[llvm] [LTO][Pipelines] Add 0 hot-caller threshold for SamplePGO + FullLTO (PR #135152)

Thu Apr 10 23:16:45 PDT 2025

tianleliu wrote:

> > If a hot callsite function is not inlined in the 1st build, inlining the hot callsite in pre-link stage of SPGO 2nd build may lead to Function Sample not found in profile file in link stage. ThinLTO has already considered and dealed with it by setting HotCallSiteThreshold to 0 to stop the inline. This patch just adds the same processing for FullLTO.
> 
> Do you have some build stats (e.g., functions miss profiles before and get profiles after, etc) or binary performance data for this FullLTO patch?
> 
> Does 1st build refer to the profiled binary build here? I'm asking since the motivation for zero inline threshold in the ThinLTO prelink pipeline (before cross-module inline) is to make profile matching in the backend (after cross-module inline) more accurate within one build. I'm not sure if this zero inline threshold helps across build though.

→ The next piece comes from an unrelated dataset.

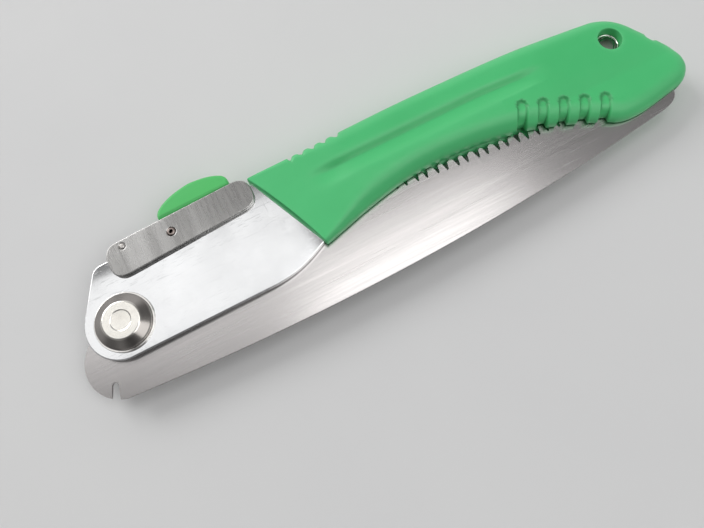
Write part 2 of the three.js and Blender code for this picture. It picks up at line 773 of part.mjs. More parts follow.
place("grip_upper", gripShell("upper"), GREEN_GRIP);
place("grip_lower", gripShell("lower"), GREEN_GRIP, true);
place("frame_plate_upper", framePlate(), PLATE_CHROME);
place("frame_plate_lower", framePlate(), PLATE_CHROME, true);
place("frame_spacer", frameSpacer(), PIN_STEEL);
for (const where of ["front", "middle", "rear"]) {
  place(`frame_rivet_${where}`, frameRivet(RIVETS[where]), PIN_STEEL);
  place(`grip_screw_${where}`, gripScrew(SCREWS[where]), PIN_STEEL);
}
place("hang_hole_eyelet", hangHoleEyelet(), BOLT_CHROME);

place("blade", blade(), BLADE_STEEL);
place("blade_stop_pin", stopPin(), PIN_STEEL);

place("pivot_bolt", pivotBolt(), BOLT_CHROME);
place("pivot_nut", pivotNut(), BOLT_CHROME);
const bushEnd = PLATE_Z[0] - FACE_GAP;
place("pivot_bush", washer(BUSH_RADIUS, -bushEnd, bushEnd, PIVOT_RADIUS + HOLE_FIT), BRASS);
for (const [where, mirrored] of [["upper", false], ["lower", true]]) {
  const outerWasher = washer(11.1, ...WASHER_Z, PIVOT_RADIUS + HOLE_FIT);
  const thinWasher = washer(9.5, BLADE_Z + FACE_GAP, bushEnd, BUSH_RADIUS + HOLE_FIT);
  place(`pivot_washer_${where}`, outerWasher, BOLT_CHROME, mirrored);
  place(`blade_washer_${where}`, thinWasher, BRASS, mirrored);
}

place("lever_channel", leverChannel(), LEVER_ZINC);
place("thumb_pad", thumbPad(), GREEN_PAD);
place("lock_pin", lockPin(), PIN_STEEL);
place("lever_pivot_pin", leverPivotPin(), PIN_STEEL);
place("lever_spring", leverSpring(), SPRING_STEEL);

saw.position.set(-FOOTPRINT_CENTRE[0], -FOOTPRINT_CENTRE[1], GRIP_HALF);

export default saw;
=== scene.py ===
"""Looks of the folding pruning saw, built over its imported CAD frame.

Lengths in this file are millimetres about the blade's pivot: +X runs along the folded saw to
the butt, +Y towards the back with the thumb lever, and z = 0 is the middle of the blade.
Materials and lights are in the frame's own metres.
"""

import json
from math import cos, degrees, dist, pi, radians, sin, tan

import bmesh
import bpy
import numpy as np
from mathutils import Matrix, Vector
from mathutils.geometry import delaunay_2d_cdt, tessellate_polygon


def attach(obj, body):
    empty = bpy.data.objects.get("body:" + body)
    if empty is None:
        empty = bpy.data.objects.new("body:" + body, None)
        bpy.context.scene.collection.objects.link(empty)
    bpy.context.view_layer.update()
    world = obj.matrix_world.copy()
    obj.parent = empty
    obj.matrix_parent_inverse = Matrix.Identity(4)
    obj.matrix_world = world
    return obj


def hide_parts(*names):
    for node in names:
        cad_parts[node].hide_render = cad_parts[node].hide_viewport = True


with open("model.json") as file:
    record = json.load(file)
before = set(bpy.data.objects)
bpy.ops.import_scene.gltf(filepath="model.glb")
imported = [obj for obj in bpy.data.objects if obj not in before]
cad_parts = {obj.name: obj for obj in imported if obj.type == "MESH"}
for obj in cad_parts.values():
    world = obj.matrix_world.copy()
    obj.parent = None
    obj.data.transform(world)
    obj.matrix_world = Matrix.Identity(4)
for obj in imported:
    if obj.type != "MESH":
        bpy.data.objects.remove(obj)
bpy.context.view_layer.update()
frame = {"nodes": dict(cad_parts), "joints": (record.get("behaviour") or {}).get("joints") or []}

MM = 0.001
PIVOT = Vector(next(j for j in frame["joints"] if j["name"] == "blade_fold")["pos_m"])
TO_ROW = Matrix.Translation(PIVOT) @ Matrix.Scale(MM, 4)
UP = (0.0, 0.0, 1.0)

# ---------------------------------------------------------------- sizes

BLADE_HALF = 0.65
PLATE_Z = (1.25, 3.25)
WASHER_Z = (3.35, 4.05)
FLANGE_Z = (3.45, 5.05)
HEAD_Z = 4.15
PRESSED_EDGE = 0.42

PIVOT_BORE = 4.15
BUSH_BORE = 5.25
LEVER_PIN_BORE = 1.65
LOCK_PIN_BORE = 1.25
RIVET_BORE = 2.65
SCREW_BORE = 1.75

TANG_CENTRE = (-6.3, -11.4)
TANG_RADIUS = 14.0
TOOTH_PITCH = 4.2
TOOTH_HEIGHT = 4.4
TOOTH_WIDTHS = (1.12, 0.88)  # in turn, as shares of the pitch
TEETH = (33.0, 221.0)
EDGE_BREAK = 0.1
FLANK_GRIND = 0.55

LEVER_PIVOT = (28.3, 23.3)
LOCK_PIN_SEAT = (9.47, 23.68)
LEVER_LIFT = radians(-9)
RIVETS = ((84, 20.5), (122, 22), (166, 20.5))
SCREWS = {"front": (102, 17.5), "middle": (145, 17.5), "rear": (196, 14)}

GRIP_HALF = 9.5
GRIP_HALF_FRONT = 5.9
GRIP_HALF_BUTT = 7.1
GRIP_TAPER = (150.0, 234.0)
GRIP_RAMP = 28.0
GRIP_ROUND = 6.0
FRONT_TOP = (63.6, 26.2)
FRONT_BEVEL = 0.4
HANG_HOLE = (212.5, 14.6)
HOLE_RADIUS = 4.75
HOLE_LIP = 0.28
BUTT_STEP = (229.6, 9.4)
RIBS = (79.6, 4.9, 4)  # start, pitch, count
GROOVE_COUNT = 5
GROOVE_LENGTH = 6.9
GROOVE_HALF_WIDTH = 2.0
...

Hi Mingming, thanks for your review.
I observed an interpreter kind benchmark could find correct profiling info after the patch (This is my motivation of the patch). For spec2017 c/c++ cases, with unchanged profile file, I could see 12 cases in total16 binaries have changed after the patch. But none of them has performance change. :(
In my understanding, setting HotCallSiteThreshold to 0 in pre-link stage would not change final inlining result, because the hot callsite functions just to be postponed to inline in link stage. Right? If yes, it probably means the 12 binary changed cases all get more accurate profiling info?
And as you commented in code, hot callsite function with below zero cost still would be inlined in pre-link stage. So I wonder that why we don't set HotCallSiteThreshold to INT_MIN to completely stop hot callsite inline in pre-link? 

https://github.com/llvm/llvm-project/pull/135152